[Klug-general] slightly off topic?

Karl Lattimer karl at qdh.org.uk
Sat May 9 08:59:17 UTC 2009


On Sat, 2009-05-09 at 06:45 +0100, Peter Childs wrote:
> 2009/5/8 Karl Lattimer <karl at qdh.org.uk>:
> > On Fri, 2009-05-08 at 22:09 +0100, MacGyveR wrote:
> >> On Friday 08 May 2009, J D Freeman wrote:
> >> > - gpg control packet
> >> >
> >> > On Fri, May 08, 2009 at 10:03:28PM +0100, MacGyveR wrote:
> >> > > All,
> >> > >
> >> > > I'm looking for an opensource/free application/website that can do the
> >> > > following:
> >> > >
> >> > > Display a street map
> >> > > allow me to either draw/drag a line along roads
> >> > > calculate the length of the line in miles
> >> > >
> >> > > It's for my running, I don't want to carry a gps with me, but a figure
> >> > > someone might know of anything that can do the above?
> >> >
> >
> >
> > I'd suggest getting into googlemaps api, it is awesome and very simple,
> > knock up a javascript app to do what you want and publish it :)
> >
> > K,
> >
> > _______________________________________________
> > Kent mailing list
> > Kent at mailman.lug.org.uk
> > https://mailman.lug.org.uk/mailman/listinfo/kent
> >
> 
> I will now make the Stupid Dame Notice.
> 
> Google Maps are NOT open source they are close, with quite tight
> restrictions over what you can and can't do. There maps are also good
> for some things and not that good at other things.
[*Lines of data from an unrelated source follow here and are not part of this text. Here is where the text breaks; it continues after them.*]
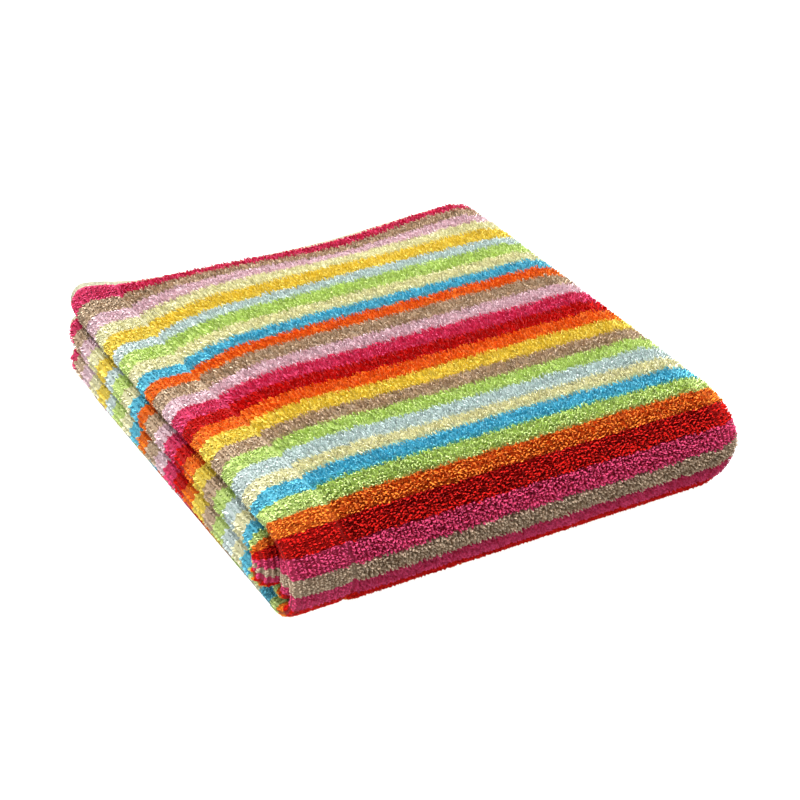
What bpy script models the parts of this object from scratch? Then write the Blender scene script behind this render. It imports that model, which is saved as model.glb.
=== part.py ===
# Folded hand towel, one cloth of thick terry.
# The cloth lies in four layers side to side, and that stack is folded in half over the front,
# so eight layers lie on each other. +X runs along the stripes to the right, +Y to the back.
# The section of the four layers is one line with its turns, swept back to front, round and back.
import math
from collections import namedtuple

import bpy

NAME = "towel"
COLLECTION = "folded_hand_towel"

# Cloth
THICKNESS = 0.006
LAYER_PITCH = 0.0075
LAYERS_IN_STACK = 4

# Stack before the last fold: places along X are measured from the towel's own middle stitch line
TOP_RUN_LEFT = -0.1285
RIGHT_TURN_X = 0.072
INNER_LEFT_TURN_X = -0.135
SECOND_HEM_X = -0.1305

# Last fold: the run from the back edges to the fold's axis
STRAIGHT_RUN = 0.1985

# Hem band of the top layer, which droops over the side of the pile
HEM_BAND = 0.0265
HEM_BEND_RADIUS = 0.006
GROOVE_HALF_WIDTH = 0.0022
GROOVE_FACTOR = 0.62
EDGE_FACTOR = 0.72

# Mesh steps
TOP_STEPS = (0.0, 0.025, 0.06, 0.11, 0.18, 0.32, 0.50, 0.68, 0.85, 1.0)
FOLD_STEPS = 11
BOTTOM_STEPS = 4
RUN_STATIONS = (-0.124, -0.1162, -0.1118, -0.105, -0.095, -0.082, -0.067, -0.050, -0.032,
                -0.013, 0.006, 0.024, 0.041, 0.057)

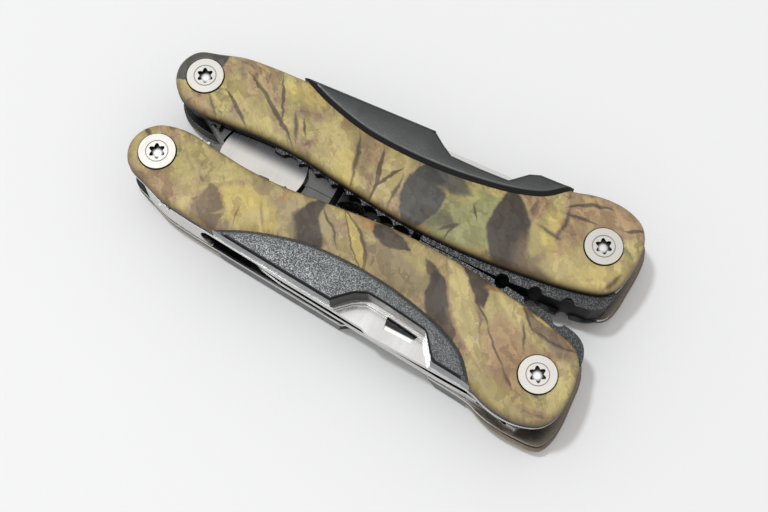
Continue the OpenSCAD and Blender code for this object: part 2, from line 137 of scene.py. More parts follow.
class Shade:
    """One procedural material, its places in millimetres in the part's frame.

    p is the surface point, out its distance from the centre line, high its distance from the
    middle plane, and level is 1 on faces that look up or down and 0 on upright ones.
    """

    def __init__(self, name):
        self.mat = bpy.data.materials.new(name)
        self.mat.use_nodes = True
        self.tree = self.mat.node_tree
        self.tree.nodes.clear()
        self.bsdf = self.new("ShaderNodeBsdfPrincipled")
        out = self.new("ShaderNodeOutputMaterial")
        self.tree.links.new(self.bsdf.outputs[0], out.inputs[0])
        coord = self.new("ShaderNodeTexCoord")
        self.p = self.vector("SCALE", coord.outputs["Object"], 1 / MM)
        self.x, self.y, self.z = self.split(self.p)
        self.out = self.math("ABSOLUTE", self.y)
        self.high = self.math("ABSOLUTE", self.math("SUBTRACT", self.z, MID_Z))
        self.level = self.math("ABSOLUTE", self.split(coord.outputs["Normal"])[2])

    def new(self, kind, **props):
        node = self.tree.nodes.new(kind)
        for key, value in props.items():
            setattr(node, key, value)
        return node

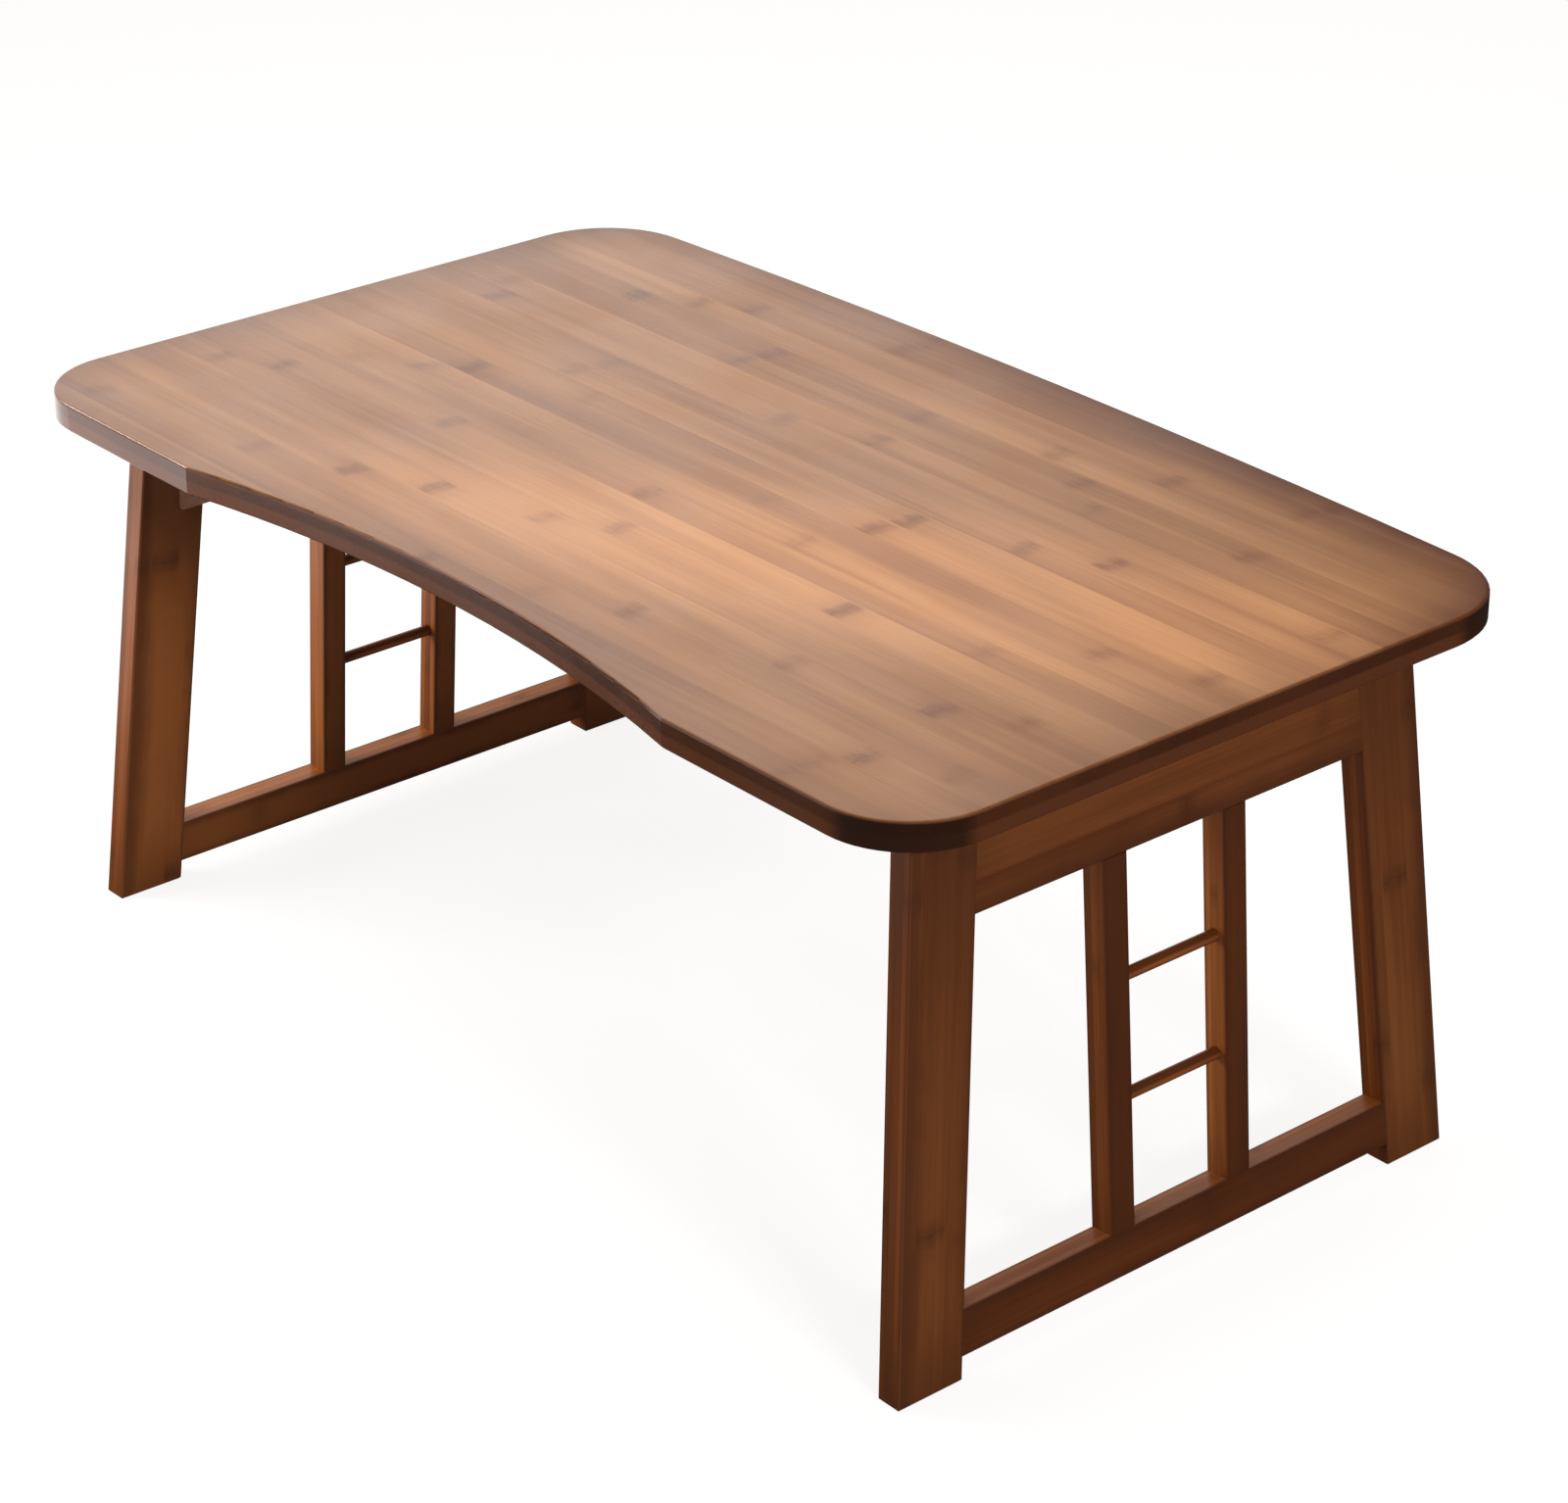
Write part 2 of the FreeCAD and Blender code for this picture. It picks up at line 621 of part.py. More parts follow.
def build_hinges(doc, name, side, screw, sizes):
    """Both hinges of one leg frame, with their screws."""
    parts = []
    frame = frame_place(side)
    yaw = "0" if side > 0 else "180"
    leg_screws = []
    for end, across in ENDS.items():
        hinge = "%s_%s_hinge_" % (name, end)
        pin_base = "%d * Layout.pin_x; Layout.frame_y + %d * Layout.hinge_y; " % (side, across)
        pin_base += "Sizes.leg_height - Layout.pin_offset"
        under_board = placement(pin_base, "%s; -90; 180" % yaw)
        local = across * side
        on_frame = placement("Layout.pin_local_x; %d * Layout.hinge_y; Layout.pin_local_z" % local)
        on_frame = "%s * %s" % (frame, on_frame)
        parts.append(build_leaf(doc, hinge + "board_leaf", under_board, BOARD_KNUCKLES, -local, sizes))
        parts.append(build_leaf(doc, hinge + "leg_leaf", on_frame, LEG_KNUCKLES, local, sizes))
        parts.append(build_pin(doc, hinge + "pin", placement(pin_base)))
        for y, z in leg_screw_spots(local):
            head = "-Sizes.frame_thickness - Sizes.hinge_leaf_thickness; %s; %s" % (y, z)
            leg_screws.append("%s * %s" % (frame, placement(head, "0; 90; 0")))
    heads = "Sizes.leg_height - Sizes.hinge_leaf_thickness"
    board_screws = [placement("%s; %s; %s" % (x, y, heads)) for x, y in board_screw_spots(side)]
    parts.append(group_screws(doc, name + "_hinge_board_screws", screw, board_screws))
    parts.append(group_screws(doc, name + "_hinge_leg_screws", screw, leg_screws))
    return parts


def check_and_write(doc, parts):
    """Refuse a broken object, then write each part to its own file."""
    for item in doc.Objects:
        if "Invalid" in item.State or "Error" in item.State:
            raise RuntimeError("%s is in state %s" % (item.Label, item.State))
    for part in parts:
        if part.Shape.isNull() or not part.Shape.isValid():
            raise RuntimeError("the shape of %s is not sound" % part.Label)
    os.makedirs("parts", exist_ok=True)
    for part in parts:
        part.Shape.exportStep("parts/%s.step" % part.Label)
        print("%s: %d solids" % (part.Label, len(part.Shape.Solids)))


def build_table():
    doc = FreeCAD.newDocument("folding_table")
    sizes = fill_sheet(doc, "Sizes", SIZES)
    layout = fill_sheet(doc, "Layout", LAYOUT)
    parts = [build_tabletop(doc, sizes, layout)]
    screw = build_screw(doc)
    for name, side in SIDES.items():
        parts += build_frame(doc, name, side, sizes, layout)
        parts += build_hinges(doc, name, side, screw, sizes)
    doc.recompute()
    check_and_write(doc, parts)


build_table()
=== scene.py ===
"""Looks of the folding bamboo table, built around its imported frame."""
import math

import bpy
from mathutils import Matrix, Vector


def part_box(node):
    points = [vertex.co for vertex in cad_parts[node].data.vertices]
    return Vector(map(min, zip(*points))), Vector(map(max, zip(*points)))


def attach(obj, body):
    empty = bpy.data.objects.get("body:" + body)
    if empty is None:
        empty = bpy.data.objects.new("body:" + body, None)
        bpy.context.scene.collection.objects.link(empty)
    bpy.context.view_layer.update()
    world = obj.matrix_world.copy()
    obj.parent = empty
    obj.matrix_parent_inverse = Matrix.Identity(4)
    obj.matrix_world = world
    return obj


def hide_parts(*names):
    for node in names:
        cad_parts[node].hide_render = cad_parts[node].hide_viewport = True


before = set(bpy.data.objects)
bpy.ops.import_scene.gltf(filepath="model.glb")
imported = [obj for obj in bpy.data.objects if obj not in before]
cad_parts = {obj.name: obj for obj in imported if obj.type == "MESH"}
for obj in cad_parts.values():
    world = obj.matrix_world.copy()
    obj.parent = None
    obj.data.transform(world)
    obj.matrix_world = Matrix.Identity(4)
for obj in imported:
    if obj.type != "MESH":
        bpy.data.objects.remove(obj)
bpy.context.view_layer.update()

bl_info = {
    "name": "Folding bamboo table",
    "version": (1, 0, 0),
    "blender": (4, 5, 0),
    "location": "View3D > Sidebar > Table",
    "description": "Finishes and studio of a low folding table in laminated bamboo",
    "category": "Object",
}

# Places in the table's own frame, in metres: X along the board, Y from the arched front to the
# bowed back, Z up, with the origin on the floor.
BOARD_LOW, BOARD_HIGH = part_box("tabletop")
ARCH_HALF, ARCH_DEPTH = 0.185, 0.0205
BOW_DEPTH = 0.0115
CORNER_RADIUS, CORNER_CHANGE = 0.05, 0.003
MEMBER_THICKNESS = 0.014
LEG_TILT = math.radians(4.45)
POST_SPLAY = math.radians(4.7)
SIDES = {"right": 1, "left": -1}
ENDS = {"front": -1, "back": 1}
CROSS_MEMBERS = ("top_rail", "bottom_rail", "upper_dowel", "lower_dowel")

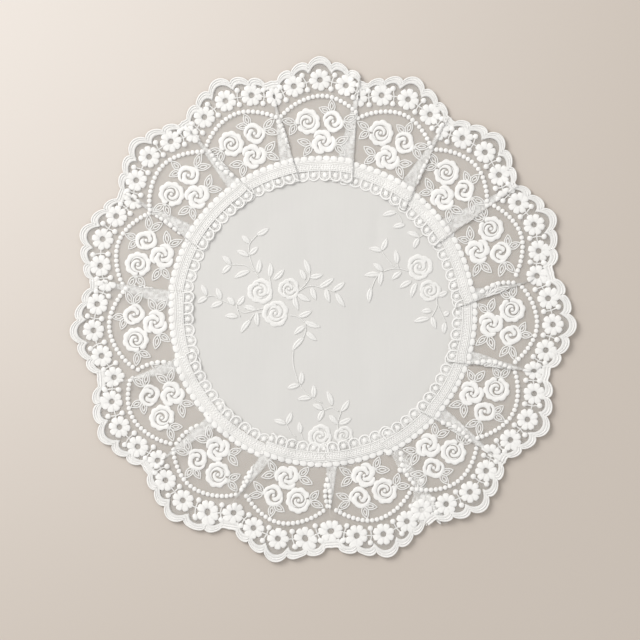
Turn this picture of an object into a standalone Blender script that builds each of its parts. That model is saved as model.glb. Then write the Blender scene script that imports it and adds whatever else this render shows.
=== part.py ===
"""Round table doily: a sheer centre cloth inside one knife-pleated strip of scalloped lace.

The lace edging is worked out in its own flat strip first: x runs along the strip and y runs
outwards, from the heading's rim.  The strip repeats once for each lobe.  A pleat at every
valley turns each repeat against the one before it, so that the strip goes round in a ring.
The strip's two ends lap over each other at one valley.  The origin is on the table, under
the middle of the ring, with +Z up.
"""

import math

import bmesh
import bpy
import numpy as np

MM = 0.001

# Sheets
SHEET = 1.0              # thickness of the cloth and of the lace
AIR = 0.3                # clear space between two layers
PITCH = SHEET + AIR

# Centre cloth
CLOTH_RADIUS = 83.5
CLOTH_SIDES = 72
CLOTH_CLEARANCE = 2.0    # sideways space between the cloth's edge and the lace that drops past it

# Flat lace strip
REPEAT = 57.5            # length of one repeat
HALF = REPEAT / 2
HEADING = 14.8           # depth of the woven heading, inside its rim
VALLEY_Y = 45.0          # lace's edge at a valley
HEADING_DROP = 5.5       # run over which the heading comes down off the cloth
EASE_HALF_WIDTH = 20.0   # each side of a lobe's middle, the heading is eased into a curve
EASE_DEPTH = 14.0        # and that ease dies out this far beyond the rim

# Scallops from a lobe's middle to the valley
SCALLOPS = (
    # start x, start y, end x, end y, rise, parts
    (-6.8, 53.5, 6.8, 53.5, 5.5, 4),
    (6.8, 53.5, 17.0, 49.6, 3.2, 3),
    (17.0, 49.6, 25.0, 45.5, 2.3, 2),
)

# Pleats
RAMP = 7.0               # run over which a lobe comes down from the top of a pleat
RAMP_CLEARANCE = 1.5     # from the hidden fold to the head of that ramp
FREE_APEX = 4.0          # next to its apex a pleat is eased away instead of folded
EASE_REACH = 8.0         # widest stretch over which it is eased
EASE_SHARE = 1.3         # and that stretch as a share of the distance from the apex
TURN_LENGTH = math.pi * PITCH / 2    # cloth in one U-turn
OPEN_FROM = math.radians(120)        # beyond this angle from the pleat, the edge spreads open
OPEN_NEAR = 16.0                     # that spreading dies out between these distances
OPEN_FAR = 28.0

# The strip's cut ends at the lap
START_LINE = ((-HEADING, -20.0), (VALLEY_Y, -38.5))                      # y, x
FINISH_LINE = ((-HEADING, 22.0), (2.0, 22.0), (9.0, 24.0), (19.0, 23.0),
               (25.0, 27.0), (31.0, 35.0), (39.0, 35.0), (VALLEY_Y, 32.0))

OVER_NEXT = 1            # this lobe's side of the pleat lies over the next lobe
UNDER_NEXT = -1
LAP = 0                  # the strip's last end, which only lies over its first

LOBES = (
    # bearing (degrees clockwise from +Y), rim radius, lean of the pleat after it, its order
    (164.5, 91.3, -4.4, OVER_NEXT),
    (191.0, 91.5, -12.5, OVER_NEXT),
    (216.5, 93.5, -4.4, OVER_NEXT),
    (240.5, 92.8, 0.0, OVER_NEXT),
    (265.5, 90.8, -6.0, OVER_NEXT),
    (288.5, 92.0, -0.3, UNDER_NEXT),
    (312.0, 92.8, 3.3, OVER_NEXT),
    (335.5, 92.8, -1.5, OVER_NEXT),
    (359.5, 92.8, 1.0, OVER_NEXT),
    (382.0, 91.2, 3.0, OVER_NEXT),
    (405.5, 90.4, -3.0, OVER_NEXT),
    (427.5, 91.0, 4.0, OVER_NEXT),
    (453.0, 92.0, 2.3, OVER_NEXT),
    (477.5, 92.3, 1.5, OVER_NEXT),
    (500.5, 92.8, 0.0, LAP),
)

# Mesh of the lace
INNER_ROWS = (-HEADING, -6.5, 0.5, 13.0)     # y of the rows that every lobe shares
MIDDLE_ROWS = (25.0, 33.0, 40.0)             # y of the other rows, at a lobe's middle
ROWS_BEFORE_APEX = (10.0, 6.0, 2.5)          # and at a pleat, how far inside its apex they are
LAP_ROWS = (20.0, 26.0, 32.0)                # and at the lap
APEX_LIMIT = VALLEY_Y - 0.5
ROW_BEND = 14.0                              # distance over which a row changes from one to the other
TURN_PARTS = 3                               # facets in one U-turn
RAMP_STEPS = (2, 5)                          # columns at the foot and the head of a ramp
SOLVE_STEPS = 40
SOLVE_STEP = 0.5
BEND_SAMPLES = 200
TINY = 1e-6
NORMAL_STEP = 1e-4
FLAT_ANGLE = 0.0005                          # faces closer than this to one plane are joined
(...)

OK, I also want to clarify some stuff.

The software which powers googlemaps resides on googles server, and yes
it is not open source but to be honest it doesn't need to be because
it's pretty obvious how to write something that slides, zooms and loads
maps.

The difference with google and open street map is simple, googles maps
are complete, provide route planning services, satellite photos,
streetview, traffic maps and much more.

This situation is the case because google invest in maps, they purchase
licenses for these maps so the common or garden user can make use of
them. These MAPS are not open, however there is no source... So to say
"open source" is a bit irrelevant here. The fact of the matter is, you
have a free as in beer mapping system that's awesome, or alternatively
you've got a mapping system which is open, incomplete, contributed to by
people who have nothing better to do in their spare time than make maps.
These maps are not of the quality of ordnance survey as they're produced
by amateurs not professional cartographers. Basically if I wanted to map
something open street map would not be my personal choice purely because
it isn't a complete map.

I can't imagine for a moment using OSM to do navigation and route
planning. For one, I'd have about a dozen or so roads in some cities,
and probably end up going the wrong way because it doesn't have any
direction stuff in IMPORTANT places, e.g. ONE WAY STREETS!

That's my 50c anyway.

BR,
 K

P.S. I don't mean to sound like I'm anti open source, far from it
obviously... However I would like to remind people that not everything
has to be open source, and sometimes free as in beer is fine.